= Exercise requirements =
Output every line of the data exactly as it appears.

= Material =
***

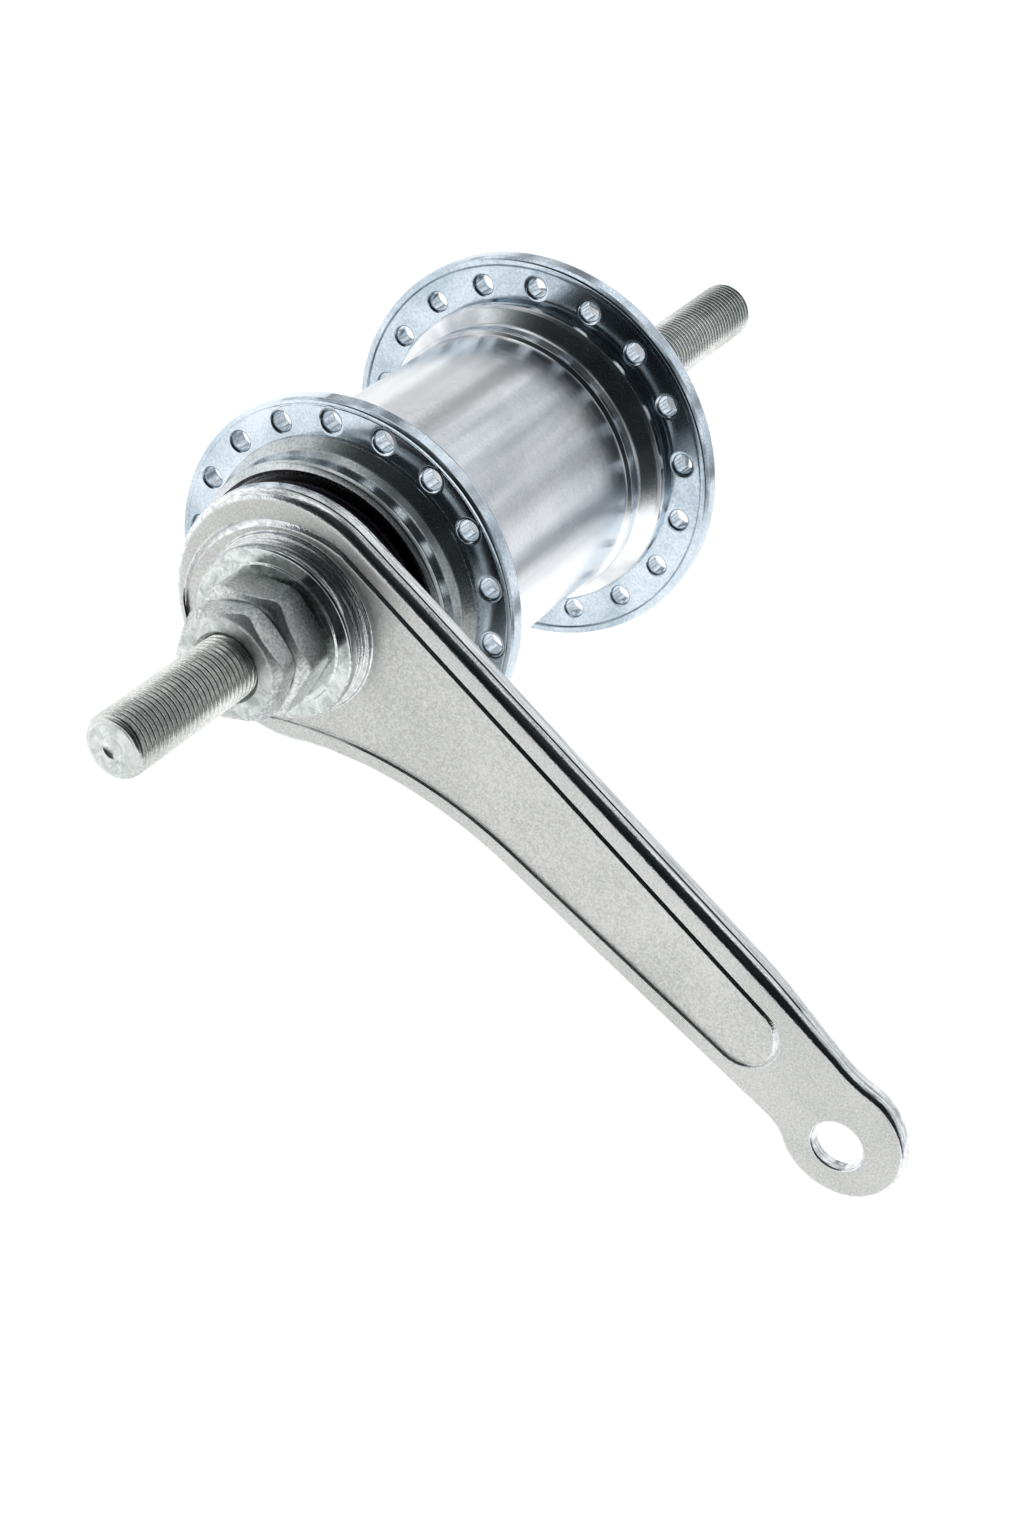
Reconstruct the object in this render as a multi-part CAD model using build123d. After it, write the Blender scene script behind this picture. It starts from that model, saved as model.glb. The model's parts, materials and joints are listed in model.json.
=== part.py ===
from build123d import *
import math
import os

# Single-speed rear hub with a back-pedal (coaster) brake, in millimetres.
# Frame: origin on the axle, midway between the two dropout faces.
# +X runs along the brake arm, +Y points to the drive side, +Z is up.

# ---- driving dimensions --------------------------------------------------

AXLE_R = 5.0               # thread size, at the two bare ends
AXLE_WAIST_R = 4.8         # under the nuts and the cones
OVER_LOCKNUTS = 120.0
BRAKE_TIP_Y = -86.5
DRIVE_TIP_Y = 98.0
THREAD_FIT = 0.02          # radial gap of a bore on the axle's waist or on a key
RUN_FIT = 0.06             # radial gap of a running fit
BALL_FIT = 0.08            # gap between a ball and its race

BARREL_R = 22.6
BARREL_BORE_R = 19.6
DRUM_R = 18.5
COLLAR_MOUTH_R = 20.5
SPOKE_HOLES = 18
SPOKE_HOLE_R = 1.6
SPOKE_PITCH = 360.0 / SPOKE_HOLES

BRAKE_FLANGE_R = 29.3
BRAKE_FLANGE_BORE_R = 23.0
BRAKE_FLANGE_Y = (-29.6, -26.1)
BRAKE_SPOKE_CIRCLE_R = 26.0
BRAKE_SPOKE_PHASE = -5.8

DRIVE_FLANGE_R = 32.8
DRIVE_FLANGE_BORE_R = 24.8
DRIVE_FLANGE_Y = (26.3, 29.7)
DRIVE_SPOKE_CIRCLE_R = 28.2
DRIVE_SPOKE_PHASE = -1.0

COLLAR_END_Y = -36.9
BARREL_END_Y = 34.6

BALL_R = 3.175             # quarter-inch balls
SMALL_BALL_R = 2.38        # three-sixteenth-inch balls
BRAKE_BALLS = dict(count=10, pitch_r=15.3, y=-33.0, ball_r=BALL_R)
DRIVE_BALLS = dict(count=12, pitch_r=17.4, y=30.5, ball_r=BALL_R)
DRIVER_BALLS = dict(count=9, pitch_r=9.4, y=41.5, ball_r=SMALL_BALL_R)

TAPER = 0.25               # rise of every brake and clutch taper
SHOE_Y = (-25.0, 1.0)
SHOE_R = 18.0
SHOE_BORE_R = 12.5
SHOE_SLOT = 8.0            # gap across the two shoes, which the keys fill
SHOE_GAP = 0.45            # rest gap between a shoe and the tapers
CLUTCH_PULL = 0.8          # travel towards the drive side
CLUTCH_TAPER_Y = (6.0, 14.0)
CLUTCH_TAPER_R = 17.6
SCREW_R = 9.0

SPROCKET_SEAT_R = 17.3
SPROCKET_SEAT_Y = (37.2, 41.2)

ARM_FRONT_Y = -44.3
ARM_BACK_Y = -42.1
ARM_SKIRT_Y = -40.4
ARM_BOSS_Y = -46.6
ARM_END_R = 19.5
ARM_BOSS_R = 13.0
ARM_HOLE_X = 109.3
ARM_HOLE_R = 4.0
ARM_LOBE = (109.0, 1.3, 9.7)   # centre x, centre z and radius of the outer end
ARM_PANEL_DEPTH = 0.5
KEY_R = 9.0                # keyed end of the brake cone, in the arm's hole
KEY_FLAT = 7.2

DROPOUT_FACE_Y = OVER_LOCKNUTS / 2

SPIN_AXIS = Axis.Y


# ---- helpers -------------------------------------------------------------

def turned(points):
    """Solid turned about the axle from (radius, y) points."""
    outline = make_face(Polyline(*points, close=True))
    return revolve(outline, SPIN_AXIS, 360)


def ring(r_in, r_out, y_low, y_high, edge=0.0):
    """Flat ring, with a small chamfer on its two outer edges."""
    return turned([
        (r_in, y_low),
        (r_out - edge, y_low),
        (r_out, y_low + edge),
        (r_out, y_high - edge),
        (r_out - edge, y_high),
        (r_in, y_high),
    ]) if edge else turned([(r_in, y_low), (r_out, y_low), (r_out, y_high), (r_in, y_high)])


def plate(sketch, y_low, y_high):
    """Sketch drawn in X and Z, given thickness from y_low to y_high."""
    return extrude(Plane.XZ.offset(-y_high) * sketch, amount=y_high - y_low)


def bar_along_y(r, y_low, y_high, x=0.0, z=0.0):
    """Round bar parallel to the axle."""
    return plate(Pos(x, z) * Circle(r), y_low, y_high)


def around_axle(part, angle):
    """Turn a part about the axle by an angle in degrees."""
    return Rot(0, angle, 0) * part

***

= Solution =
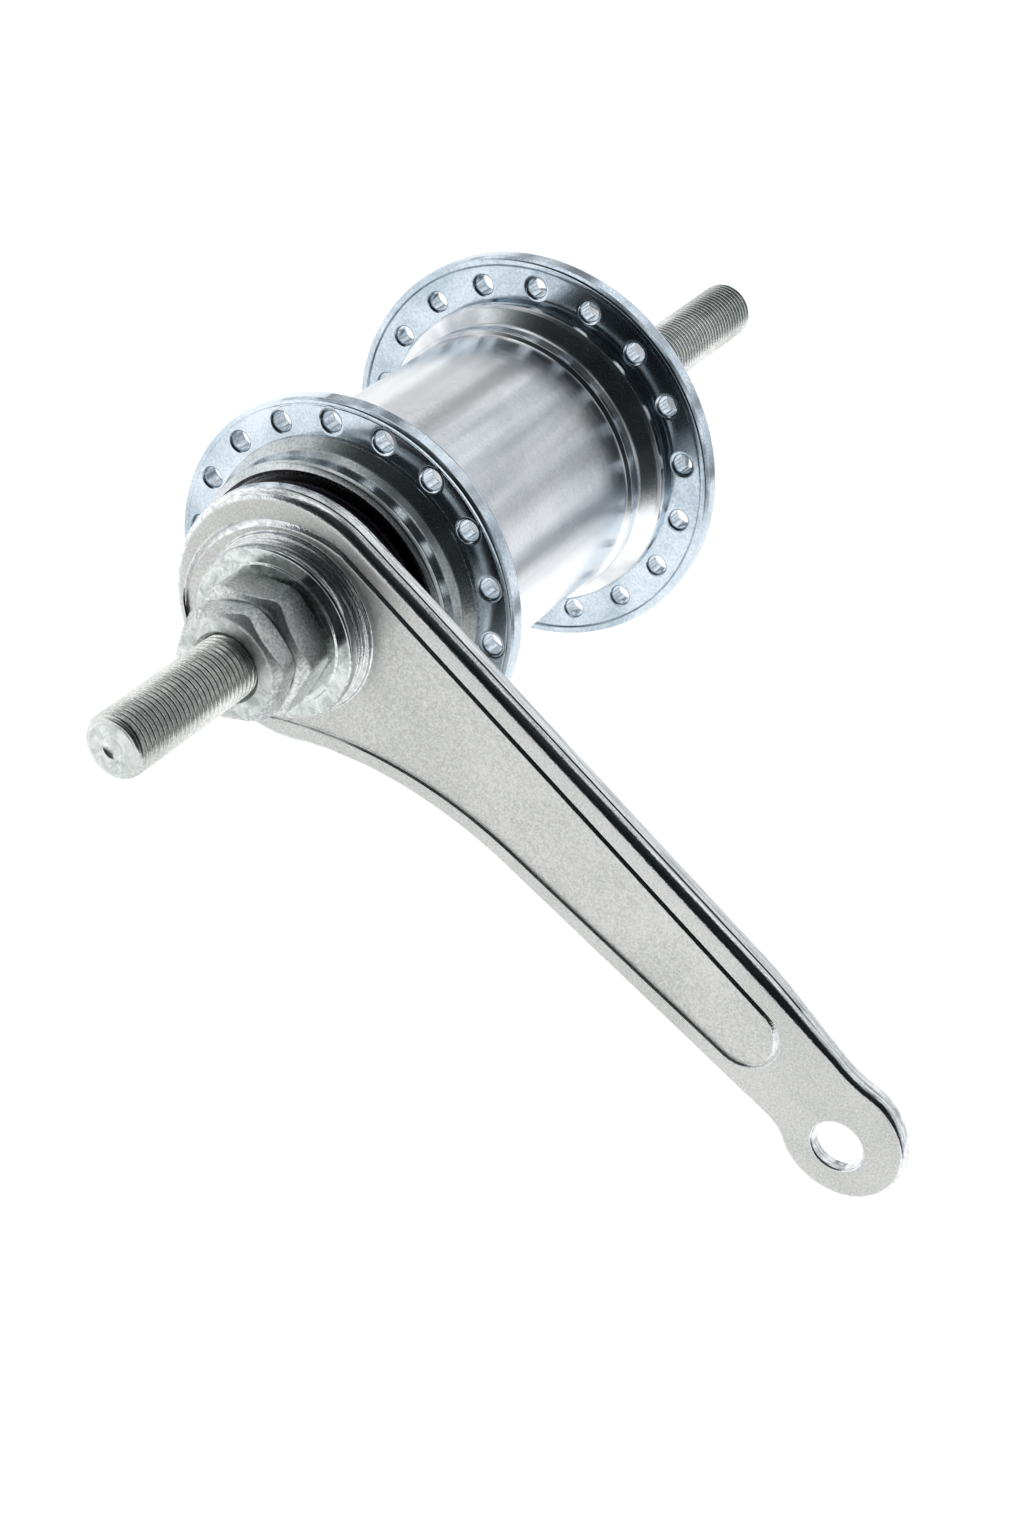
Reconstruct the object in this render as a multi-part CAD model using build123d. After it, write the Blender scene script behind this picture. It starts from that model, saved as model.glb. The model's parts, materials and joints are listed in model.json.
=== part.py ===
from build123d import *
import math
import os

# Single-speed rear hub with a back-pedal (coaster) brake, in millimetres.
# Frame: origin on the axle, midway between the two dropout faces.
# +X runs along the brake arm, +Y points to the drive side, +Z is up.

# ---- driving dimensions --------------------------------------------------

AXLE_R = 5.0               # thread size, at the two bare ends
AXLE_WAIST_R = 4.8         # under the nuts and the cones
OVER_LOCKNUTS = 120.0
BRAKE_TIP_Y = -86.5
DRIVE_TIP_Y = 98.0
THREAD_FIT = 0.02          # radial gap of a bore on the axle's waist or on a key
RUN_FIT = 0.06             # radial gap of a running fit
BALL_FIT = 0.08            # gap between a ball and its race

BARREL_R = 22.6
BARREL_BORE_R = 19.6
DRUM_R = 18.5
COLLAR_MOUTH_R = 20.5
SPOKE_HOLES = 18
SPOKE_HOLE_R = 1.6
SPOKE_PITCH = 360.0 / SPOKE_HOLES

BRAKE_FLANGE_R = 29.3
BRAKE_FLANGE_BORE_R = 23.0
BRAKE_FLANGE_Y = (-29.6, -26.1)
BRAKE_SPOKE_CIRCLE_R = 26.0
BRAKE_SPOKE_PHASE = -5.8

DRIVE_FLANGE_R = 32.8
DRIVE_FLANGE_BORE_R = 24.8
DRIVE_FLANGE_Y = (26.3, 29.7)
DRIVE_SPOKE_CIRCLE_R = 28.2
DRIVE_SPOKE_PHASE = -1.0

COLLAR_END_Y = -36.9
BARREL_END_Y = 34.6

BALL_R = 3.175             # quarter-inch balls
SMALL_BALL_R = 2.38        # three-sixteenth-inch balls
BRAKE_BALLS = dict(count=10, pitch_r=15.3, y=-33.0, ball_r=BALL_R)
DRIVE_BALLS = dict(count=12, pitch_r=17.4, y=30.5, ball_r=BALL_R)
DRIVER_BALLS = dict(count=9, pitch_r=9.4, y=41.5, ball_r=SMALL_BALL_R)

TAPER = 0.25               # rise of every brake and clutch taper
SHOE_Y = (-25.0, 1.0)
SHOE_R = 18.0
SHOE_BORE_R = 12.5
SHOE_SLOT = 8.0            # gap across the two shoes, which the keys fill
SHOE_GAP = 0.45            # rest gap between a shoe and the tapers
CLUTCH_PULL = 0.8          # travel towards the drive side
CLUTCH_TAPER_Y = (6.0, 14.0)
CLUTCH_TAPER_R = 17.6
SCREW_R = 9.0

SPROCKET_SEAT_R = 17.3
SPROCKET_SEAT_Y = (37.2, 41.2)

ARM_FRONT_Y = -44.3
ARM_BACK_Y = -42.1
ARM_SKIRT_Y = -40.4
ARM_BOSS_Y = -46.6
ARM_END_R = 19.5
ARM_BOSS_R = 13.0
ARM_HOLE_X = 109.3
ARM_HOLE_R = 4.0
ARM_LOBE = (109.0, 1.3, 9.7)   # centre x, centre z and radius of the outer end
ARM_PANEL_DEPTH = 0.5
KEY_R = 9.0                # keyed end of the brake cone, in the arm's hole
KEY_FLAT = 7.2

DROPOUT_FACE_Y = OVER_LOCKNUTS / 2

SPIN_AXIS = Axis.Y


# ---- helpers -------------------------------------------------------------

def turned(points):
    """Solid turned about the axle from (radius, y) points."""
    outline = make_face(Polyline(*points, close=True))
    return revolve(outline, SPIN_AXIS, 360)


def ring(r_in, r_out, y_low, y_high, edge=0.0):
    """Flat ring, with a small chamfer on its two outer edges."""
    return turned([
        (r_in, y_low),
        (r_out - edge, y_low),
        (r_out, y_low + edge),
        (r_out, y_high - edge),
        (r_out - edge, y_high),
        (r_in, y_high),
    ]) if edge else turned([(r_in, y_low), (r_out, y_low), (r_out, y_high), (r_in, y_high)])


def plate(sketch, y_low, y_high):
    """Sketch drawn in X and Z, given thickness from y_low to y_high."""
    return extrude(Plane.XZ.offset(-y_high) * sketch, amount=y_high - y_low)


def bar_along_y(r, y_low, y_high, x=0.0, z=0.0):
    """Round bar parallel to the axle."""
    return plate(Pos(x, z) * Circle(r), y_low, y_high)


def around_axle(part, angle):
    """Turn a part about the axle by an angle in degrees."""
    return Rot(0, angle, 0) * part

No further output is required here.